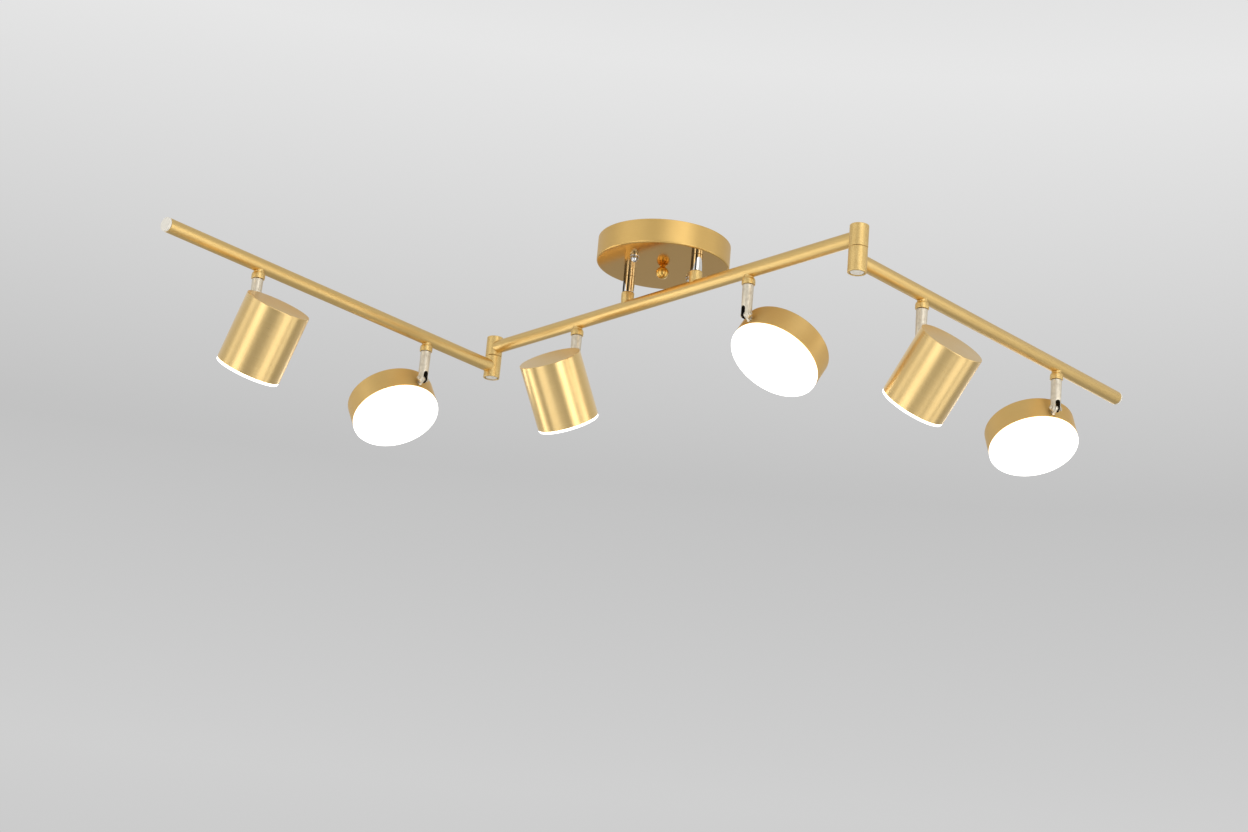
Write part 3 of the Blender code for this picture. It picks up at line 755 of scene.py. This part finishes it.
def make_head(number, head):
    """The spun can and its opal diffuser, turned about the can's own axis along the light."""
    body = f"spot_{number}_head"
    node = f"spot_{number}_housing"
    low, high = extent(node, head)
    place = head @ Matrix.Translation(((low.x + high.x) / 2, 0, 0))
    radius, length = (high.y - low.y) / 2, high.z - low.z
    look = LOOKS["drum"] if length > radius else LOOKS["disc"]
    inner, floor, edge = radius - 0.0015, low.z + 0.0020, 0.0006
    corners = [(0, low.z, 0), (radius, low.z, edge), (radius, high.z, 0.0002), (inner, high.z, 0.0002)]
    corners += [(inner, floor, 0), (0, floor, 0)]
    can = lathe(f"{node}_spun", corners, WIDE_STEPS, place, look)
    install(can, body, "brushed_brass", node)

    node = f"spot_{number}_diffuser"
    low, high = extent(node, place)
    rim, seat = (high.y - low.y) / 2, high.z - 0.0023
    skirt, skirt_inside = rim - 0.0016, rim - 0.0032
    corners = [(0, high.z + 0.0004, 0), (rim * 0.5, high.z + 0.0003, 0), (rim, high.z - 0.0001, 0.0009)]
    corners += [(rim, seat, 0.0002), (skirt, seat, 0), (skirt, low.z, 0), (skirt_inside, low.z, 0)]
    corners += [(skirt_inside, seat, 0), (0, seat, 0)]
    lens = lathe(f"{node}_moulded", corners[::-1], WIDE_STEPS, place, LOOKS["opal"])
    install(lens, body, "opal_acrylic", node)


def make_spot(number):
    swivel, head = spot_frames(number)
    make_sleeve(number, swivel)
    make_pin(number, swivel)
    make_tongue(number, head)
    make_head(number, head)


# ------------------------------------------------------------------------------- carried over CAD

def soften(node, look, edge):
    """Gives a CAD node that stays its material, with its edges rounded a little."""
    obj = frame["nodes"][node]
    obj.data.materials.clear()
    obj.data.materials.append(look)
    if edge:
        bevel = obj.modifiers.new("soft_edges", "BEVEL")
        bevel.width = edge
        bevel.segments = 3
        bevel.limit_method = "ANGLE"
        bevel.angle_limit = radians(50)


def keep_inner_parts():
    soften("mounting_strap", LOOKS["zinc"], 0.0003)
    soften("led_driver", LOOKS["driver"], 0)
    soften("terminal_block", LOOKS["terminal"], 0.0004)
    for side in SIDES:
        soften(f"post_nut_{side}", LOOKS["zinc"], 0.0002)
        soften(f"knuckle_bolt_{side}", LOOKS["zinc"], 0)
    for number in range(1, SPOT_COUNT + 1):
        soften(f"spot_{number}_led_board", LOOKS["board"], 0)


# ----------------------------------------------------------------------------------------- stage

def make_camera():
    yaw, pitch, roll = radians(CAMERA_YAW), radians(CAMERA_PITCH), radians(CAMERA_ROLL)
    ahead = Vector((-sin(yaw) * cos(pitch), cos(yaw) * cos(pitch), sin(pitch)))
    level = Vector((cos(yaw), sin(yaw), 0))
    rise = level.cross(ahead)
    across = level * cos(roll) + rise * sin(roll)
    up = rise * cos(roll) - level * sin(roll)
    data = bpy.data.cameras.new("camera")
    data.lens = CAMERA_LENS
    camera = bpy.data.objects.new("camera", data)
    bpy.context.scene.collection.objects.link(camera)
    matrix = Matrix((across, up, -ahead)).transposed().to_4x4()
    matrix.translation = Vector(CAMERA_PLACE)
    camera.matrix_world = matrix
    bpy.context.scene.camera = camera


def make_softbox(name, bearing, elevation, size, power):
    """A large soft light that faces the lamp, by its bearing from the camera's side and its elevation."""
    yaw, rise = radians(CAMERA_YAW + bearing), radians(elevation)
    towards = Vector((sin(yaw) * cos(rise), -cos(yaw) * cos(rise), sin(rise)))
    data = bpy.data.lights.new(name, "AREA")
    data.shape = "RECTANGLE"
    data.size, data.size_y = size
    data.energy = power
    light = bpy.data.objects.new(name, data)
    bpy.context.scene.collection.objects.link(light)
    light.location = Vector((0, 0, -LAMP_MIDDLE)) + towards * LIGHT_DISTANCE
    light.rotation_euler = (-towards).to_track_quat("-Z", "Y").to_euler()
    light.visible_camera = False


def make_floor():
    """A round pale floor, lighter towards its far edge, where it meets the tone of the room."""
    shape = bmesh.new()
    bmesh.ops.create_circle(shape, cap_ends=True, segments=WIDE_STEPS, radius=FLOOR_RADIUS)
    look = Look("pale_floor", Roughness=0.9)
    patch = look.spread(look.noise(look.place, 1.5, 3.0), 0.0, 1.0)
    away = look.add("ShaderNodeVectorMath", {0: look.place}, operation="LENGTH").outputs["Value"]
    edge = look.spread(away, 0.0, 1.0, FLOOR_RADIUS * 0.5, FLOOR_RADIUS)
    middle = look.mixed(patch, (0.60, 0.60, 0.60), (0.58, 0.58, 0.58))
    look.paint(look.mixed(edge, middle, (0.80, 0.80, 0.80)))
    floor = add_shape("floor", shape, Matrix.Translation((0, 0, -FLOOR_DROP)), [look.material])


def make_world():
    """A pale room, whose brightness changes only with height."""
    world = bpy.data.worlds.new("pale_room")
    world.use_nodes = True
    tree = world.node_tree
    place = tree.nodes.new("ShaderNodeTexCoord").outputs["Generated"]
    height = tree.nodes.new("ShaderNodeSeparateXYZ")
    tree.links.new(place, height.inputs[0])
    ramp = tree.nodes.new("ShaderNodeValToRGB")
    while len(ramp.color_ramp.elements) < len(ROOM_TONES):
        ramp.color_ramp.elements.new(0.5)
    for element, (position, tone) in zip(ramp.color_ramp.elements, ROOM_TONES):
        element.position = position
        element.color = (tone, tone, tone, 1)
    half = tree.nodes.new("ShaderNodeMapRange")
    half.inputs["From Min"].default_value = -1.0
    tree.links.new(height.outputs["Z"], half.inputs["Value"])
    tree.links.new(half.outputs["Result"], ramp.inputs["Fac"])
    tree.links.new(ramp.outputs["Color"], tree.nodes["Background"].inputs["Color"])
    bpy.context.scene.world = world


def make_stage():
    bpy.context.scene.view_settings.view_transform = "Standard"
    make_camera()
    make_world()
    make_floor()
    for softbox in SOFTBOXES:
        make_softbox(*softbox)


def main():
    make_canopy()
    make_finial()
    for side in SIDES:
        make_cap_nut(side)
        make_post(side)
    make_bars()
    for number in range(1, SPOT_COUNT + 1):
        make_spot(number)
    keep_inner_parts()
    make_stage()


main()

-- THE EXERCISE --
Repeat every line of the material exactly as given.

-- THE SOLUTION --
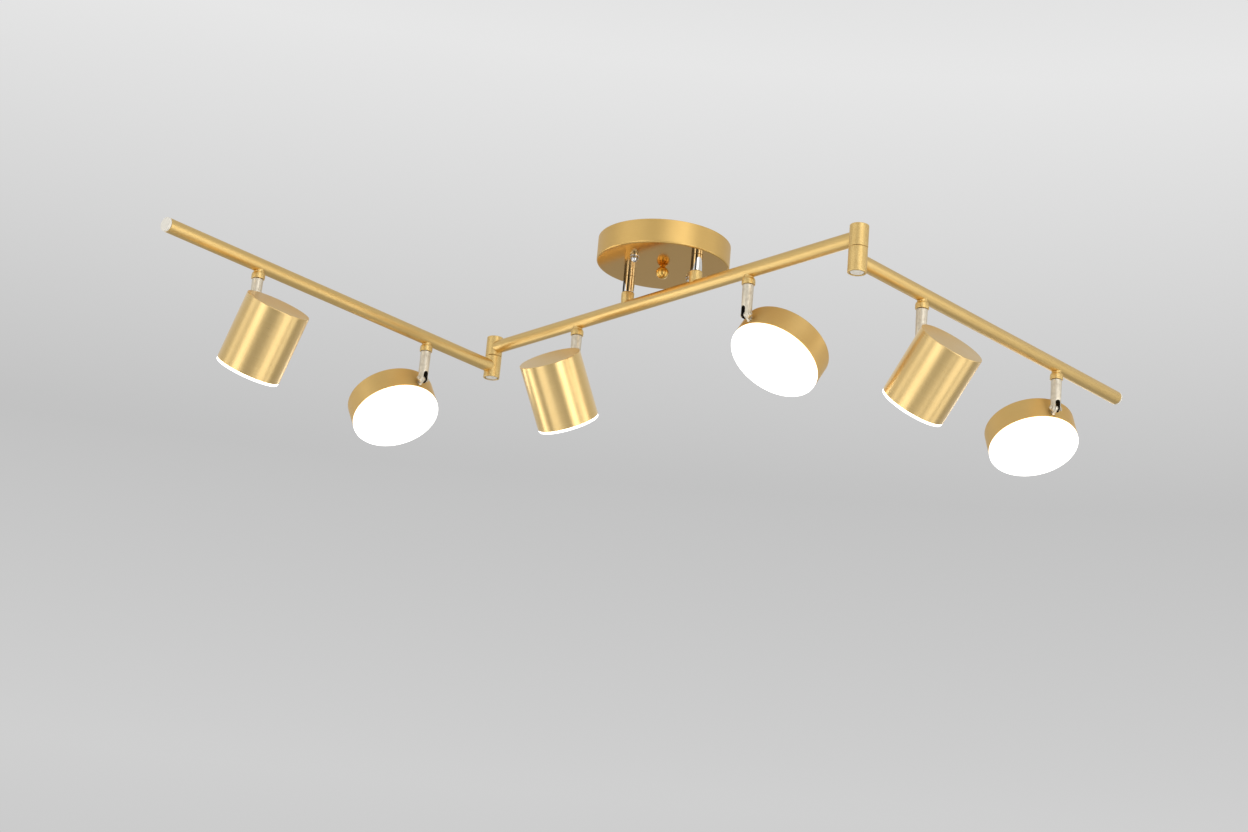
Write part 3 of the Blender code for this picture. It picks up at line 755 of scene.py. This part finishes it.
def make_head(number, head):
    """The spun can and its opal diffuser, turned about the can's own axis along the light."""
    body = f"spot_{number}_head"
    node = f"spot_{number}_housing"
    low, high = extent(node, head)
    place = head @ Matrix.Translation(((low.x + high.x) / 2, 0, 0))
    radius, length = (high.y - low.y) / 2, high.z - low.z
    look = LOOKS["drum"] if length > radius else LOOKS["disc"]
    inner, floor, edge = radius - 0.0015, low.z + 0.0020, 0.0006
    corners = [(0, low.z, 0), (radius, low.z, edge), (radius, high.z, 0.0002), (inner, high.z, 0.0002)]
    corners += [(inner, floor, 0), (0, floor, 0)]
    can = lathe(f"{node}_spun", corners, WIDE_STEPS, place, look)
    install(can, body, "brushed_brass", node)

    node = f"spot_{number}_diffuser"
    low, high = extent(node, place)
    rim, seat = (high.y - low.y) / 2, high.z - 0.0023
    skirt, skirt_inside = rim - 0.0016, rim - 0.0032
    corners = [(0, high.z + 0.0004, 0), (rim * 0.5, high.z + 0.0003, 0), (rim, high.z - 0.0001, 0.0009)]
    corners += [(rim, seat, 0.0002), (skirt, seat, 0), (skirt, low.z, 0), (skirt_inside, low.z, 0)]
    corners += [(skirt_inside, seat, 0), (0, seat, 0)]
    lens = lathe(f"{node}_moulded", corners[::-1], WIDE_STEPS, place, LOOKS["opal"])
    install(lens, body, "opal_acrylic", node)


def make_spot(number):
    swivel, head = spot_frames(number)
    make_sleeve(number, swivel)
    make_pin(number, swivel)
    make_tongue(number, head)
    make_head(number, head)


# ------------------------------------------------------------------------------- carried over CAD

def soften(node, look, edge):
    """Gives a CAD node that stays its material, with its edges rounded a little."""
    obj = frame["nodes"][node]
    obj.data.materials.clear()
    obj.data.materials.append(look)
    if edge:
        bevel = obj.modifiers.new("soft_edges", "BEVEL")
        bevel.width = edge
        bevel.segments = 3
        bevel.limit_method = "ANGLE"
        bevel.angle_limit = radians(50)


def keep_inner_parts():
    soften("mounting_strap", LOOKS["zinc"], 0.0003)
    soften("led_driver", LOOKS["driver"], 0)
    soften("terminal_block", LOOKS["terminal"], 0.0004)
    for side in SIDES:
        soften(f"post_nut_{side}", LOOKS["zinc"], 0.0002)
        soften(f"knuckle_bolt_{side}", LOOKS["zinc"], 0)
    for number in range(1, SPOT_COUNT + 1):
        soften(f"spot_{number}_led_board", LOOKS["board"], 0)


# ----------------------------------------------------------------------------------------- stage

def make_camera():
    yaw, pitch, roll = radians(CAMERA_YAW), radians(CAMERA_PITCH), radians(CAMERA_ROLL)
    ahead = Vector((-sin(yaw) * cos(pitch), cos(yaw) * cos(pitch), sin(pitch)))
    level = Vector((cos(yaw), sin(yaw), 0))
    rise = level.cross(ahead)
    across = level * cos(roll) + rise * sin(roll)
    up = rise * cos(roll) - level * sin(roll)
    data = bpy.data.cameras.new("camera")
    data.lens = CAMERA_LENS
    camera = bpy.data.objects.new("camera", data)
    bpy.context.scene.collection.objects.link(camera)
    matrix = Matrix((across, up, -ahead)).transposed().to_4x4()
    matrix.translation = Vector(CAMERA_PLACE)
    camera.matrix_world = matrix
    bpy.context.scene.camera = camera


def make_softbox(name, bearing, elevation, size, power):
    """A large soft light that faces the lamp, by its bearing from the camera's side and its elevation."""
    yaw, rise = radians(CAMERA_YAW + bearing), radians(elevation)
    towards = Vector((sin(yaw) * cos(rise), -cos(yaw) * cos(rise), sin(rise)))
    data = bpy.data.lights.new(name, "AREA")
    data.shape = "RECTANGLE"
    data.size, data.size_y = size
    data.energy = power
    light = bpy.data.objects.new(name, data)
    bpy.context.scene.collection.objects.link(light)
    light.location = Vector((0, 0, -LAMP_MIDDLE)) + towards * LIGHT_DISTANCE
    light.rotation_euler = (-towards).to_track_quat("-Z", "Y").to_euler()
    light.visible_camera = False


def make_floor():
    """A round pale floor, lighter towards its far edge, where it meets the tone of the room."""
    shape = bmesh.new()
    bmesh.ops.create_circle(shape, cap_ends=True, segments=WIDE_STEPS, radius=FLOOR_RADIUS)
    look = Look("pale_floor", Roughness=0.9)
    patch = look.spread(look.noise(look.place, 1.5, 3.0), 0.0, 1.0)
    away = look.add("ShaderNodeVectorMath", {0: look.place}, operation="LENGTH").outputs["Value"]
    edge = look.spread(away, 0.0, 1.0, FLOOR_RADIUS * 0.5, FLOOR_RADIUS)
    middle = look.mixed(patch, (0.60, 0.60, 0.60), (0.58, 0.58, 0.58))
    look.paint(look.mixed(edge, middle, (0.80, 0.80, 0.80)))
    floor = add_shape("floor", shape, Matrix.Translation((0, 0, -FLOOR_DROP)), [look.material])


def make_world():
    """A pale room, whose brightness changes only with height."""
    world = bpy.data.worlds.new("pale_room")
    world.use_nodes = True
    tree = world.node_tree
    place = tree.nodes.new("ShaderNodeTexCoord").outputs["Generated"]
    height = tree.nodes.new("ShaderNodeSeparateXYZ")
    tree.links.new(place, height.inputs[0])
    ramp = tree.nodes.new("ShaderNodeValToRGB")
    while len(ramp.color_ramp.elements) < len(ROOM_TONES):
        ramp.color_ramp.elements.new(0.5)
    for element, (position, tone) in zip(ramp.color_ramp.elements, ROOM_TONES):
        element.position = position
        element.color = (tone, tone, tone, 1)
    half = tree.nodes.new("ShaderNodeMapRange")
    half.inputs["From Min"].default_value = -1.0
    tree.links.new(height.outputs["Z"], half.inputs["Value"])
    tree.links.new(half.outputs["Result"], ramp.inputs["Fac"])
    tree.links.new(ramp.outputs["Color"], tree.nodes["Background"].inputs["Color"])
    bpy.context.scene.world = world


def make_stage():
    bpy.context.scene.view_settings.view_transform = "Standard"
    make_camera()
    make_world()
    make_floor()
    for softbox in SOFTBOXES:
        make_softbox(*softbox)


def main():
    make_canopy()
    make_finial()
    for side in SIDES:
        make_cap_nut(side)
        make_post(side)
    make_bars()
    for number in range(1, SPOT_COUNT + 1):
        make_spot(number)
    keep_inner_parts()
    make_stage()


main()